A representational image

A representational image
| Photo Credit: H S MANJUNATH

Trigger warning: Mentions of rape and suicide

‘Rape them first, then commit suicide,’ said Ajay Unni, a BJP candidate from Kerala on January 20.

This was his reaction to the news of Kozhikode-native U. Deepak’s suicide after a video shot by Shimjitha Musthafa, a co-passenger, accusing Deepak of sexual harassment during a bus journey, went viral on social media. Since the news of Deepak’s death, people on social media seem to be baying for blood. Men are now walking out of houses wearing cardboard boxes covering their bodies.

Much of this discussion, however, risks flattening a complex issue into a binary of victim and villain. A feminist lens urges us to resist this simplification — not to deny the devastating loss of life, but to ask harder questions about why social media became the site of justice in the first place, and whose voices are routinely ignored.

For decades, women in India have navigated public spaces that are anything but safe.
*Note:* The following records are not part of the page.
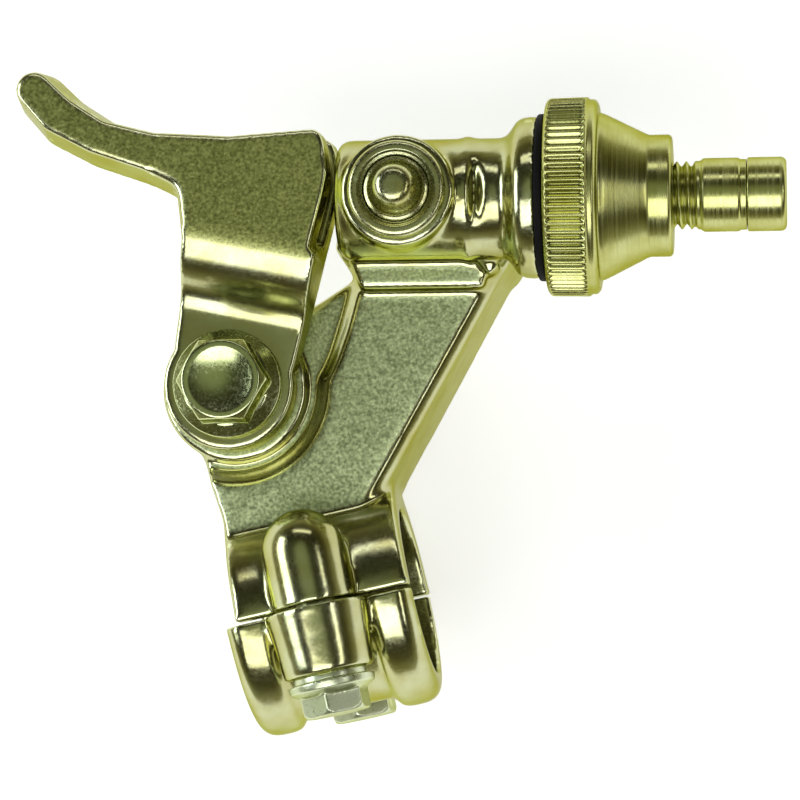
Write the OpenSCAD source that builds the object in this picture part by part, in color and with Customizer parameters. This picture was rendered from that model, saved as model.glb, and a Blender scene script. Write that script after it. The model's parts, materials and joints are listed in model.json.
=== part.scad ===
// Thumb lever and cable perch for a handlebar.
// Origin: centre of the handlebar bore. +X runs along the bar towards the cable adjuster,
// +Y points forward from the bar to the lever, +Z points up along the lever's pivot.

/* [Handlebar clamp] */
// Handlebar diameter that the clamp closes on
bar_d = 22.2; // [20:0.1:23]
// Thickness of the clamp ring's wall
ring_wall = 3.7; // [3.2:0.1:4.5]
// Left end of the cap along the bar
cap_left = -12.4; // [-14:0.1:-11.5]
// Left end of the perch's own half along the bar
perch_left = -10.8; // [-12:0.1:-9]
// Right end of both halves along the bar
clamp_right = 12.4; // [11:0.1:14]
// Gap between the two halves
split_gap = 0.4; // [0.3:0.1:1.2]
// Height of each clamp bolt's axis above and below the bar's axis
bolt_offset = 15.5; // [15.2:0.1:17]

/* [Perch arm] */
// Height of the arm's flat front face
arm_top = 9; // [8:0.5:10]
// Angle of the arm's long sloping side, from the bar's axis
side_angle = 48.3; // [44:0.1:52]
// Draft of that side
side_draft = 1.6; // [1:0.1:5]
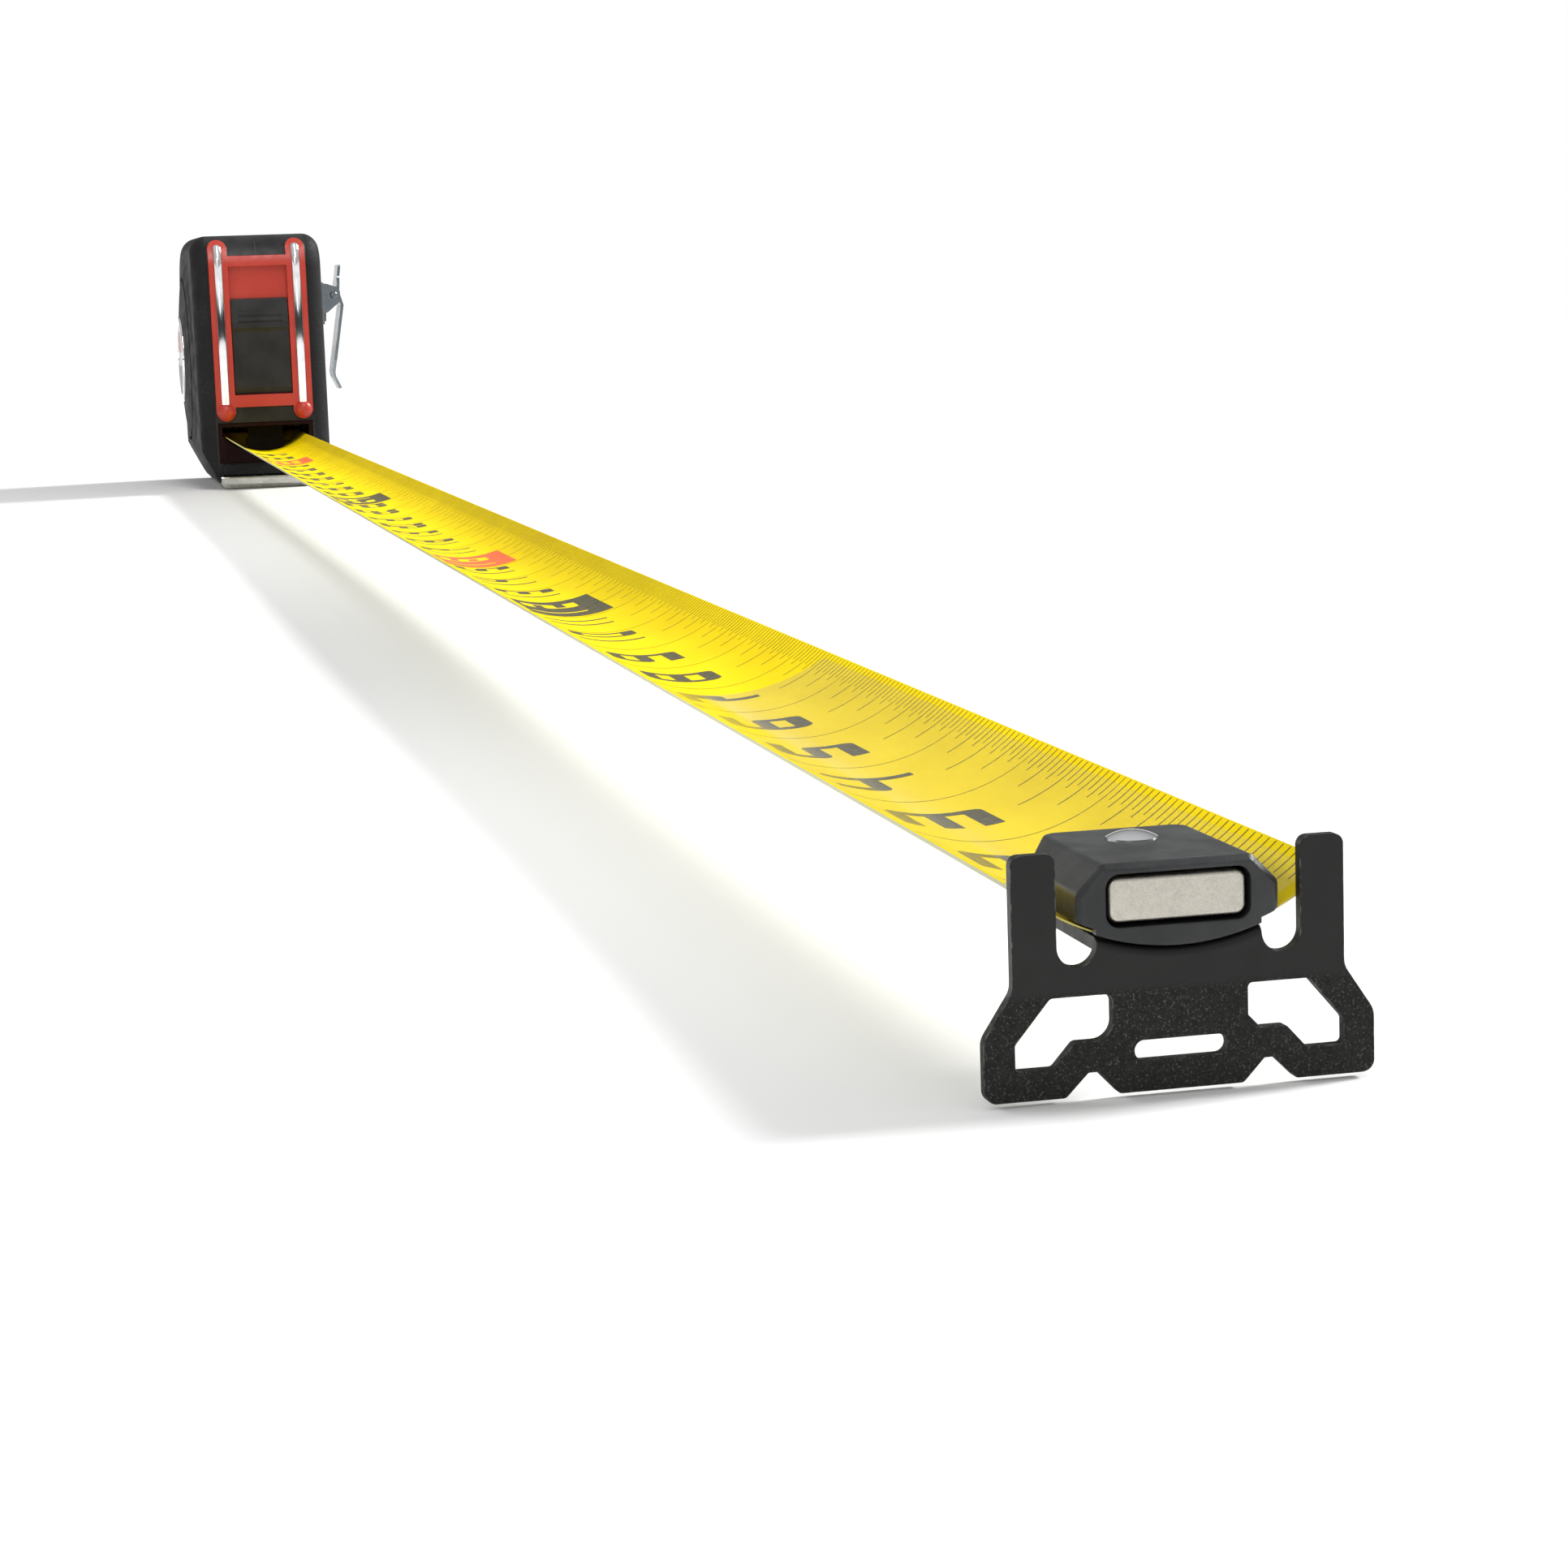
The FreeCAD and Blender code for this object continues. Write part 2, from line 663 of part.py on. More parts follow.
def rivet_slot():
    """Slot that lets the hook's rivet float by the hook's own thickness."""
    width = rivet_radius + 0.2
    y1 = hook_y + rivet_back
    y0 = y1 - hook_float
    slot = box(-width, width, y0, y1, 0, 30)
    return slot.fuse(rod_z_axis(width, 0, 30, 0, y0)).fuse(rod_z_axis(width, 0, 30, 0, y1))


def make_end_film():
    """Clear wear film over the blade's first stretch, with a rounded inner end."""
    start = hook_y + hook_thick + 2.4
    finish = hook_y + film_length
    section = trough_wire(start, blade_radius - film_thick, film_thick, half_angle - 0.06, arc_z)
    film = Part.Face(section).extrude(V(0, finish - start, 0))
    straight = box(-20, 20, start - 1, finish - film_end_r, 0, 30)
    rounded = rod_z_axis(film_end_r, 0, 30, 0, finish - film_end_r)
    return film.common(straight.fuse(rounded)).cut(rivet_slot())


# ---------------------------------------------------------------- hook

def level(drop):
    """Height of a point that lies this far above the blade's edges."""
    return blade_edge_z + drop


def hook_outline():
    half = [
        (5.05, -hook_drop, 0.5), (6.8, -14.8, 0.3), (7.55, -14.8, 0.3), (9.4, -hook_drop, 0.5),
        (hook_shoulder_half, -hook_drop, 1.0), (hook_shoulder_half, -11.7, 1.8),
        (prong_half, -8.0, 1.8), (prong_half, prong_rise, 0.8),
        (prong_inner, prong_rise, 0.8), (prong_inner, -notch_drop, 0),
    ]
    left = [(-x, z, r) for x, z, r in half[::-1]]
    return [(x, level(z), r) for x, z, r in half + left]


def hook_window(side):
    """Window beside the middle web; its lower inner corner is cut or rounded."""
    corners = [
        (5.5, -8.76, 0.4 if side > 0 else 0.7), (10.5, -8.76, 0.5), (13.4, -12.2, 0.5),
        (13.4, -14.25, 0.4), (10.3, -14.25, 0.5), (8.6, -12.35, 0.6),
    ]
    if side > 0:
        corners += [(6.5, -12.35, 0.2), (5.5, -11.3, 0.2)]
    else:
        corners += [(5.5, -12.35, 1.5)]
    placed = [(side * x, level(z), r) for x, z, r in corners]
    return plate_xz(placed if side > 0 else placed[::-1], hook_y - 1, hook_y + hook_thick + 1)


def make_end_hook():
    """Steel hook: face plate with prongs and windows, and a tongue under the blade."""
    tongue_r = blade_radius + blade_thick + hook_gap
    plate = plate_xz(hook_outline(), hook_y, hook_y + hook_thick)
    notch_x = 0.5 * (tongue_half + prong_inner)
    notch_r = 0.5 * (prong_inner - tongue_half)
    for side in (-1, 1):
        plate = plate.cut(hook_window(side))
        notch = rod_y_axis(notch_r, hook_y - 1, hook_y + 2, side * notch_x, level(-notch_drop))
        plate = plate.cut(notch)
    trough = rod_y_axis(tongue_r, hook_y - 1, hook_y + 2, 0, arc_z)
    plate = plate.cut(trough.common(box(-8, 8, hook_y - 1, hook_y + 2, 0, 30)))
    slot = [(-3.8, -14.2, 0.79), (3.8, -14.2, 0.79), (3.8, -12.6, 0.79), (-3.8, -12.6, 0.79)]
    slot = [(x, level(z), r) for x, z, r in slot]
    plate = plate.cut(plate_xz(slot, hook_y - 1, hook_y + 2))
    tongue = rod_y_axis(tongue_r + hook_thick, hook_y, hook_y + tongue_length, 0, arc_z)
    tongue = tongue.cut(rod_y_axis(tongue_r, hook_y - 1, hook_y + tongue_length + 1, 0, arc_z))
    tongue = tongue.common(box(-tongue_half, tongue_half, hook_y, hook_y + tongue_length, 0, arc_z - 5))
    hook = plate.fuse(tongue).removeSplitter()

    def on_bend(bb, edge):
        in_face = bb.YLength < 0.01 and abs(bb.YMin - hook_y) < 0.01
        round_edge = edge.Curve.TypeId == "Part::GeomCircle"
        return in_face and round_edge and abs(edge.Curve.Radius - tongue_r) < 0.01

    bend = edges_where(hook, on_bend)
    hook = hook.makeFillet(0.7, bend)
    return hook.cut(rod_z_axis(rivet_radius, 0, 30, 0, hook_y + rivet_back))


def make_magnet_housing():
    """Moulded block in the blade's trough that holds the magnet."""
    top = level(housing_rise)
    shoulder = level(-0.9)
    flat_half = 6.1
    far = hook_y + housing_length
    cut = 3.0
    corners = [
        (-housing_half, level(-8), 0), (-housing_half, shoulder, 0.7), (-flat_half, top, 0.7),
        (flat_half, top, 0.7), (housing_half, shoulder, 0.7), (housing_half, level(-8), 0),
    ]
    block = plate_xz(corners, hook_y, far)
    block = block.common(rod_y_axis(blade_radius - hook_gap, hook_y - 1, far + 1, 0, arc_z))
    plan = [
        (-housing_half, hook_y, 0), (housing_half, hook_y, 0), (housing_half, far - cut, 1.2),
        (housing_half - cut, far, 1.2), (cut - housing_half, far, 1.2), (-housing_half, far - cut, 1.2),
    ]
    block = block.common(plate_xy(plan, 0, 40))
    front_rim = edges_where(block, lambda bb, edge: bb.YLength < 0.01 and abs(bb.YMin - hook_y) < 0.01
                            and bb.ZMax > level(-3.0))
    block = block.makeChamfer(0.45, front_rim)
    lip = rod_y_axis(blade_radius + hook_gap, hook_y, hook_y + hook_thick, 0, arc_z)
    lip = lip.cut(rod_y_axis(blade_radius - hook_gap - 0.1, hook_y - 1, hook_y + 2, 0, arc_z))
    block = block.fuse(lip.common(box(-tongue_half, tongue_half, hook_y, hook_y + 2, 0, arc_z - 5)))
    pocket = plate_xz(magnet_outline(0.35), hook_y - 1, hook_y + 6.4)
    block = block.cut(pocket)
    rivet = rod_z_axis(rivet_radius, 0, 40, 0, hook_y + rivet_back)
    return block.cut(rivet)


def magnet_outline(margin):
    half = 5.55 + margin
    middle = level(-1.6)
    tall = 1.75 + margin
    radius = 0.8 + margin
    return [
        (-half, middle - tall, radius), (half, middle - tall, radius),
        (half, middle + tall, radius), (-half, middle + tall, radius),
    ]


def make_hook_magnet():
    magnet = plate_xz(magnet_outline(0), hook_y + 0.3, hook_y + 6.4)
    rim = edges_where(magnet, lambda bb, edge: bb.YLength < 0.01 and bb.YMax < hook_y + 0.4)
    return magnet.makeFillet(0.3, rim)


def make_hook_rivet():
    """Rivet with a low domed head on the housing and a peened end under the tongue."""
    y = hook_y + rivet_back
    top = level(housing_rise)
    under = arc_z - blade_radius - blade_thick - hook_gap - hook_thick
    shank = rod_z_axis(rivet_radius, under - 0.3, top + 0.1, 0, y)
    dome_r = 4.2
    head_r = 2.1
    rise = dome_r - math.sqrt(dome_r ** 2 - head_r ** 2)
    dome = Part.makeSphere(dome_r, V(0, y, top + rise + 0.12 - dome_r))
    head = rod_z_axis(head_r, top, top + 3, 0, y).common(dome)
    foot = Part.makeCone(1.7, 2.0, 0.7, V(0, y, under - 0.7))
    return fuse_all([shank, head, foot])


# ---------------------------------------------------------------- belt clip

def make_clip_bracket():
    """Bracket screwed to the case's side, with two lugs for the clip's pin."""
    back = clip_seat_x
    bracket = [box(back, back + bracket_thick, -clip_half, clip_half, 52.0, 66.0)]
    for side in (-1, 1):
        y0 = clip_half - lug_thick if side > 0 else -clip_half
        corners = [
            (back, 55.0, 0), (back + 2.4, 56.0, 1.0), (clip_pin_x + 2.2, clip_pin_z - 2.2, 2.1),
            (clip_pin_x + 2.2, clip_pin_z + 2.2, 2.1), (back + 2.4, 65.4, 1.0), (back, 65.8, 0),
        ]
        bracket.append(plate_xz(corners, y0, y0 + lug_thick))
    bracket = fuse_all(bracket)
    bracket = bracket.cut(rod_y_axis(clip_pin_r, -20, 20, clip_pin_x, clip_pin_z))
    return bracket.cut(bracket_holes)


def make_bracket_screws():
    screws = []
    face = clip_seat_x + bracket_thick
    for y in (-bracket_screw_y, bracket_screw_y):
        shank = rod_x_axis(screw_radius, clip_seat_x - 2.6, face + 0.1, y, bracket_screw_z)
        head = rod_x_axis(2.1, face, face + 0.8, y, bracket_screw_z)
        slot = box(face + 0.4, face + 2, y - 0.25, y + 0.25, bracket_screw_z - 3, bracket_screw_z + 3)
        screws.append(shank.fuse(head).cut(slot))
    return Part.makeCompound(screws)


def make_clip_pin():
    pin = rod_y_axis(clip_pin_r, -clip_half - 0.5, clip_half + 0.5, clip_pin_x, clip_pin_z)
    return pin.makeChamfer(0.25, edges_where(pin, lambda bb, edge: bb.YLength < 0.01))


def make_belt_clip():
    """Spring-steel clip: thumb tab above the pin, leaf below it with a flared tail."""
    barrel_half = clip_half - lug_thick - 0.25
    edge = barrel_half + 1
    line = [
        (30.3, 71.6), (29.6, 66.5), (29.25, 62.5), (30.5, 58.2),
        (26.7, 36.0), (26.9, 34.4), (28.8, 30.4),
    ]
    leaf = plate_xz(strip_outline(line, clip_thick), -barrel_half, barrel_half)
    taper = [(edge, 73, 0), (edge, 65.0, 0), (5.2, 67.5, 2.0), (5.2, 73, 2.0)]
    tail = [(edge, 28, 0), (4.4, 28, 0), (barrel_half, 40.0, 0), (edge, 40.0, 0)]
    for corner in (taper, tail):
        for side in (-1, 1):
            leaf = leaf.cut(plate_yz([(side * y, z, r) for y, z, r in corner], 20, 40))
    gap_half = 2.6
    leaf = leaf.cut(box(28, 32, -gap_half, gap_half, clip_pin_z - 2.5, clip_pin_z + 2.5))
    barrels = []
    for low, high in ((-barrel_half, -gap_half), (gap_half, barrel_half)):
        barrels.append(rod_y_axis(clip_pin_r + 0.75, low, high, clip_pin_x, clip_pin_z))
    clip = fuse_all([leaf] + barrels)
    return clip.cut(rod_y_axis(clip_pin_r + 0.05, -20, 20, clip_pin_x, clip_pin_z))


def make_clip_spring():
    """Torsion spring on the pin, between the clip's two barrels."""
    wire = 0.35
    coil_r = clip_pin_r + 0.15 + wire
    coils = []
    for i in range(4):
        y = -1.65 + 1.1 * i
        coils.append(Part.makeTorus(coil_r, wire, V(clip_pin_x, y, clip_pin_z), Y_AXIS))
    link = rod_y_axis(wire * 0.8, -1.65, 1.65, clip_pin_x - coil_r, clip_pin_z)
    leg_x = clip_seat_x + bracket_thick + wire
    leg = Part.makeCylinder(wire, 6.0, V(leg_x, -1.65, clip_pin_z - 6.2), Z_AXIS)
    return fuse_all(coils + [link, leg])


# ---------------------------------------------------------------- write the pieces

pieces = {
    "left_grip": make_grip(-1),
    "right_grip": make_grip(1),
    "left_shell": make_shell(-1),
    "right_shell": make_shell(1),
    "case_screws": make_case_screws(),
    "foot_plate": make_foot(),
    "foot_screws": make_foot_screws(),
    "rear_foot": make_rear_foot(),
    "side_badge": make_badge(),
    "side_label": make_label(),
    "front_guard": make_guard(),
    "guard_rod_left": make_rod(-1),
    "guard_rod_right": make_rod(1),
    "lock_slider": make_lock_slider(),
    "brake_tongue": make_brake_tongue(),
    "brake_pad": make_brake_pad(),
    "mouth_guide": make_mouth_guide(),
    "mouth_bumper": make_mouth_bumper(),
    "reel_drum": make_reel_drum(),
    "reel_cover": make_reel_cover(),
    "reel_bushes": make_reel_bushes(),
    "reel_post": make_reel_post(),
    "power_spring": make_power_spring(),
    "blade_coil": make_blade_coil(),
    "blade": make_blade(),
    "end_film": make_end_film(),
    "end_hook": make_end_hook(),
    "magnet_housing": make_magnet_housing(),
    "hook_magnet": make_hook_magnet(),
    "hook_rivet": make_hook_rivet(),
    "clip_bracket": make_clip_bracket(),
    "bracket_screws": make_bracket_screws(),
    "clip_pin": make_clip_pin(),
    "belt_clip": make_belt_clip(),
    "clip_spring": make_clip_spring(),
}

os.makedirs("parts", exist_ok=True)
for name, shape in pieces.items():
    shape.exportStep("parts/" + name + ".step")
    solids = len(shape.Solids)
    print(name, "solids", solids, "valid", shape.isValid(), "volume", round(shape.Volume, 1))
print("coil radius", round(coil_radius, 2), "reel z", round(reel_z, 2), "trough z", round(trough_z, 2),
      "arc z", round(arc_z, 2), "hook y", round(hook_y, 2))
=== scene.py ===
import math
import bmesh
import bpy
from mathutils import Matrix, Vector


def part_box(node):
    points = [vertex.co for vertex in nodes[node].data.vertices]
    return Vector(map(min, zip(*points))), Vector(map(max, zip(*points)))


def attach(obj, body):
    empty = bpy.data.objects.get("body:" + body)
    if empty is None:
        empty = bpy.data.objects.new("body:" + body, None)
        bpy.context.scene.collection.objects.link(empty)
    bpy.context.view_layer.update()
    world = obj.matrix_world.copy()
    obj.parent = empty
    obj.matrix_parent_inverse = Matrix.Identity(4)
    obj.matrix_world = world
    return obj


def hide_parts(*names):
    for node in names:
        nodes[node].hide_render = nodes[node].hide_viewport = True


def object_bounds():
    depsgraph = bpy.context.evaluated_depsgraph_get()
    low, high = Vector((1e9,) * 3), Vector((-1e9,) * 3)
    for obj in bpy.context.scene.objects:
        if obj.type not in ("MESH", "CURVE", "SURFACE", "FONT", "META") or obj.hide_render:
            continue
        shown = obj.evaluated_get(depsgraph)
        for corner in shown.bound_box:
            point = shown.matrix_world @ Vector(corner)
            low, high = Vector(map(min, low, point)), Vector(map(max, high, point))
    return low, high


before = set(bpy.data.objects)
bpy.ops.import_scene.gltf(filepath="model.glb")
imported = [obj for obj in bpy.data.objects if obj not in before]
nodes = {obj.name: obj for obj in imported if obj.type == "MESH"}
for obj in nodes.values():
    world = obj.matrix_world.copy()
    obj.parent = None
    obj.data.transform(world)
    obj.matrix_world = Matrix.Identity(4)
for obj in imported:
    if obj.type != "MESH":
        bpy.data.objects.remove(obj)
cad_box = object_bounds()
MM = 0.001
INCH = 25.4 * MM

# ---------------------------------------------------------------- places, from the frame

hook_low, hook_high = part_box("end_hook")
blade_low, blade_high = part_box("blade")
film_low, film_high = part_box("end_film")
label_low, label_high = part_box("side_label")

hook_face = hook_low.y                       # zero of the printed scale
blade_thick = 0.14 * MM
blade_radius = 19.0 * MM                     # of the printed face, across the trough
blade_flat = 28.6 * MM                       # width of the strip along its curve
edge_z = blade_high.z
half_angle = blade_flat / 2 / blade_radius
arc_z = edge_z + blade_radius * math.cos(half_angle)


# ---------------------------------------------------------------- materials

PATCHY = (0.3, 0.7)                          # the part of a noise's range that is used
ALONG_BLADE = (1, 3, 1)                      # draws a noise out along the blade
# Sockets of the Mix node, which share their names
MIX_NUMBERS = (2, 3)
MIX_COLOURS = (6, 7)
MIXED_NUMBER = 0
MIXED_COLOUR = 2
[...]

When I first began taking the bus by myself to school and sports meets, my mother asked me to hold onto a safety pin in order to poke those who chose to come too close.

Sexual harassment on buses, trains, and streets is a daily reality, often minimised as misunderstanding or brushed aside as inconvenience. Police stations remain intimidating spaces where survivors are often questioned insensitively or shamed. It is why social media has emerged, although imperfectly, as an alternative forum for solidarity.

When a woman records or posts an allegation online, it is often not an attempt to become judge or jury, but a desperate act of being heard. To frame the Kerala case solely as reckless online behaviour risks obscuring this deeper truth: women turn to digital platforms because institutions meant to protect them repeatedly fail to do so. This is what the #MeToo movement was.

During a time when ‘feminism’ has become the big bad ‘f’ word, it is important to note that the movement does not celebrate public shaming or mob justice. Deepak’s death is a tragedy — and feminist ethics demand that we hold space for that loss without weaponising it against women’s speech.

This incident in Kerala should not be used to discipline women into quietness or absolve institutions of their failures. Instead, it should let it force us to confront an uncomfortable reality: when systems fail everyone, social media fills the vacuum, often with irreversible consequences. The task ahead is not to mute voices, but to build structures where speaking out does not come at the cost of another life.

Wordsworth

Son Meta-Preference Although frankly self-explanatory, son meta-preference refers to the number of married people up to 49, who want more sons than daughters versus the other way round according to the National Family Health Survey of 2022. This article in The Hindu speaks about how there were exuberant festivities when a 37-year-old woman gave birth to a boy after 18 years and 10 daughters in Haryana’s Dhani Bhojraj village.

Toolkit

‘Women of Mathematics From Around the World’ is an exhibition showcasing 20 extraordinary mathematicians from various countries — from Congo to India — against a blackboard filled end-to-end with equations. Women in most parts of the world, particularly in STEM, are up against a formidable glass ceiling in the form of social pressure to have children or due to institutional apathy. This exhibition at Bengaluru’s International Centre for Theoretical Sciences, and the Raman Research Institute also features Neela Nataraj, the institute chair professor at the department of mathematics, IIT Bombay. She is now working on mathematical problems related to liquid crystals. The exhibit which opens a window into the lives of these famed mathematicians is on till March 15 and is open to the public.

Ouch!

Average Indian feminist girls: Won’t pay equal bills. Won’t marry a guy who earns the same. Won’t marry a guy who is unemployed. Cooking and household chores are slavery. Want a rich man with high income. Also want him to cook and do chores. Where is the equality?

Venom, an X user with 72.5k followers

People we meet

Andaleeb Wajeed,

Andaleeb Wajeed,

Andaleeb Wajeed, a writer who has written over 50 books, says that it is not uncommon that people think she is oppressed because she wears a hijab. At The Hindu Lit for Life literature festival, she said that when she had travelled for a children’s literature festival to Chandigarh, she encountered a blackboard with questions for authors. “The main question in all black was ‘How did you overcome oppression?’ I was shocked. I said I was not oppressed at all,” she said, adding that she laughed it off. Andaleeb is intent on writing every day, and writing books covering a range of topics where her leads are particularly empowered. “I write two chapters a day,” she says, hoping to publish many more books.